On 01/11/2013 05:23 PM, Gora Mohanty wrote:
You are still thinking of Solr as a RDBMS, where you should not
be. In your case, it is easiest to flatten out the data. This increases
the size of the index, but that should not really be of concern. As
your courses and languages tables are connected only to user, the
schema that I described earlier should suffice. To extend my
earlier example, given:
* userA with courses c1, c2, c3, and languages l1, l2
* userB with c2, c3, and l2
you should flatten it such that you get the following Solr documents
<userA> <c1 name> <c1 startdate>...<l1> <l1 writing skill>...

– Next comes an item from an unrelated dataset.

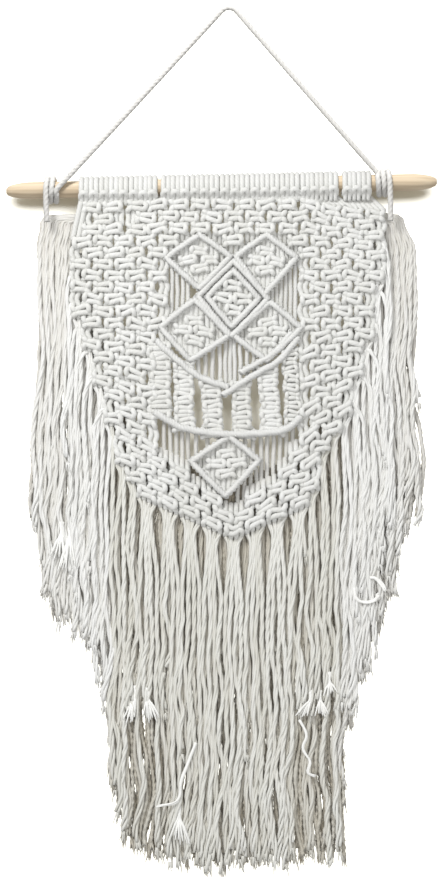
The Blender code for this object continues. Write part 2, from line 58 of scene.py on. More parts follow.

<userA> <c1 name> <c1 startdate>...<l2> <l2 writing skill>...
<userA> <c2 name> <c2 startdate>...<l1> <l1 writing skill>...
....
<userB> <c2 name> <c2 startdate>...<l2> <l2 writing skill>...
<userB> <c3 name> <c3 startdate>...<l2> <l2 writing skill>...
i.e., a total of 3 courses x 2 languages = 6 documents for
userA, and 2 courses x 1 language = 2 documents for userB
Actually, that is what you would get when doing a join in an RDBMS, the
cross-product of your tables. This is NOT AT ALL what you typically do
in Solr.
Best start the other way around, think of Solr as a retrieval system,
not a storage system. What are your queries? What do you want to find,
and what criteria do you use to search for it?
If your intention is to find users that match certain criteria, each
entry should be a user (with ALL associated information, e.g. all
courses, all language skills, etc.), if you want to retrieve courses,
each entry should be a course.
Let's say you want to find users who have certain language skills, you
would have a schema that describes a user:
- user id
- user name
- languages
- ...
In languages, you could store e.g. things like: en|reading|high
es|writing|low, etc. It could be a multivalued field or just have
everything separated by space and a tokenizer that splits on whitespace.
Now you can query:
- language:es* -- return all users with some spanish skills
- language:en|writing|high -- return all users with high english writing
skills
- +(language:es* language:fr*) +language:en|writing|high -- return users
with high english writing skills and some knowledge of french or spanish
If you want to avoid wildcard queries (more costly) you can just add
plain "en" and "es", etc. to your field so "language:es" will match
anybody with spanish skills.
Best,
Jens